Anthony
Anthony

Reputation: 35958

Commits not being pushed to origin

I changed some files locally, added them, and committed them. When I try to push this branch to origin so that I can open a merge request, it seems that it isn't pushing any changes since the Total is 0

~/work/pr $ git commit -m "something"
[master e9bd370] something
 5 files changed, 86 insertions(+), 11 deletions(-)
 create mode 100644 arrows.png
 create mode 100644 foo.html
~/work/pr $ git push origin newbranch
Total 0 (delta 0), reused 0 (delta 0)
To [email protected]:user/my-repo.git
 * [new branch]      newbranch -> newbranch

The above lets me open a new merge request on GitLab webpage, however, says "nothing to merge". Which is because the Total 0 in the above terminal output.

Upvotes: 1

Views: 61

Answers (2)

starlocke
starlocke

Reputation: 3661

That looks totally normal.
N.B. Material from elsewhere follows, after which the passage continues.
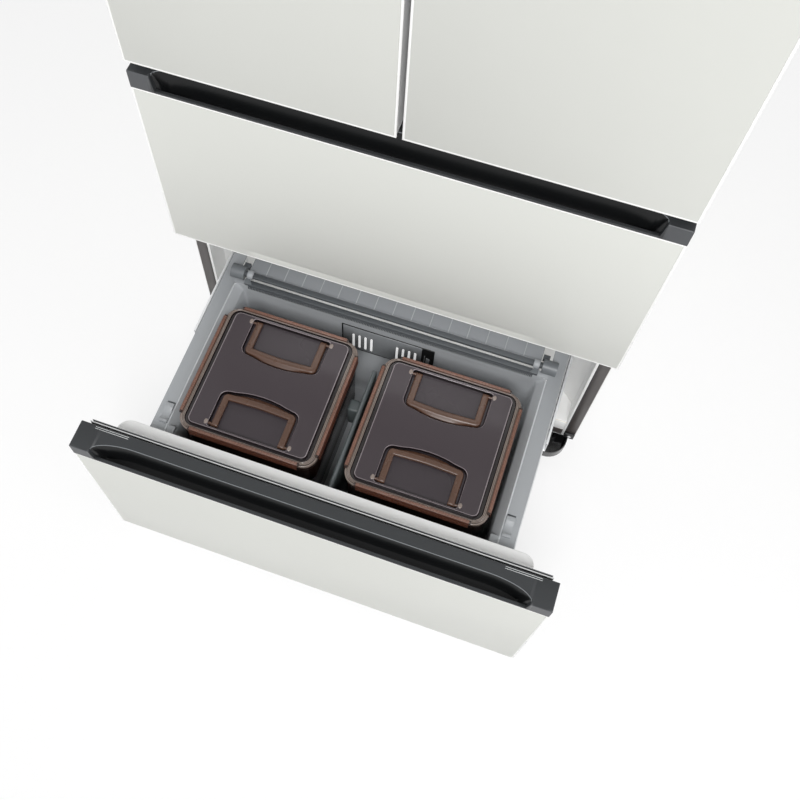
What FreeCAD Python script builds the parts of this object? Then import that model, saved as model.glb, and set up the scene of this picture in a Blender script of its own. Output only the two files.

Your "newbranch" clearly has nothing new to add to the conversation.

I assume you were here:

git checkout master        # whatever the current branch is, assuming master

You probably meant to do, starting from above:

git commit -m "Something"
git branch -f newbranch    # re-position the new branch
git push origin newbranch

That's not the best practice, though. You should have done:

git checkout newbranch
# get the "newbranch" updated with the latest available "good stuff"
git merge master
# work on something and commit
git commit -m "Something"
git status
# "git graph" here would be very useful to look at (see extra hint, below)
git push origin newbranch

PS. Extra tip - Use a handy alias git graph to visualize your branches while working, basically a super-powered git log / git status (more like log, less like status). https://sites.google.com/site/sudokillall9/articles/gitgraphvariants

Upvotes: 1

ddavison
ddavison

Reputation: 29032

According to your commit result, it looks like you were on master when you made the commit.

Since you are committing it to master, instead of newbranch, nothing in newbranch was changed.

You need to checkout the newbranch branch before committing / pushing if you want to update that one.